Zunächst will Martin nach dem Defektpech der vergangenen WM endlich das berühmte Regenbogentrikot holen. "Ich will Weltmeister werden", sagt Martin ohne Umschweife. Sicher sei er nun der Topfavorit, aber es werde keine Selbstverständlichkeit, die WM zu gewinnen. Manche Fahrer, betont Martin, seien bei einer WM immer in der Lage, eine besondere Leistung abzurufen.
Verzichtet Cancellara auf die WM?
Diese besondere Leistung braucht sein Widersacher Cancellara in jedem Fall. Der Schweizer flüchtete sich nach der bitteren Niederlage in Zweckoptimismus. "Ich werte mein Resultat als positiv. Jetzt weiß ich, wo ich stehe", sagt der Fahrer mit dem Spitznamen Spartakus. Es läuft nicht rund bei ihm in diesem Jahr, bis auf zwei Etappensiege bei der Tour de Suisse fehlen herausragende Leistungen.
In Schweizer Medien wird sogar schon spekuliert, ob Cancellara überhaupt am WM-Zeitfahren teilnimmt. Der Züricher "Tages-Anzeiger" schreibt etwa, dass er die Teilnahme beim Straßenrennen der WM plant, ein Start im Zeitfahren aber noch offen sei. Den Ruhetag der Vuelta verbrachte Cancellara damit, seine Daten aus dem Zeitfahren zu analysieren.
Entscheidung über neues Team steht bevor
Martin hingegen genoss den freien Tag. So ein Sieg entschädigt für langweilige Tage im Gruppetto, der Gruppe der abgehängten Sprinter, in der sich Martin bei der Vuelta oft wiederfand. Der 26-jährige will es in Spanien nicht übers Knie brechen, sondern sich gewissenhaft auf die WM vorbereiten. Seine Ambitionen bei den großen Landesrundfahrten hat Martin nach der Enttäuschung bei der Tour de France erstmal auf Eis gelegt.
Seinen Marktwert hat dies dennoch nicht geschmälert.
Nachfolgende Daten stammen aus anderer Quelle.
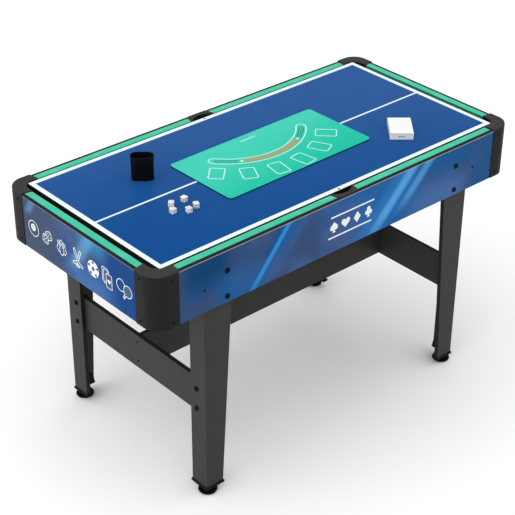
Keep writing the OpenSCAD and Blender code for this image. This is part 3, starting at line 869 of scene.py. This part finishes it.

Das Internetportal "Cyclingnews" sagte Martin sogar ein siebenstelliges Gehalt voraus, das er bei seinem neuen Team kassieren könnte.
Martin, der stets glaubhaft betont, dass gutes Zeitfahrmaterial viel wichtiger sei als ein dicker Gehaltsscheck, will Anfang September bekannt geben, für welchen Rennstall er nach der Auflösung des Teams Highroad vom kommenden Jahr an fährt.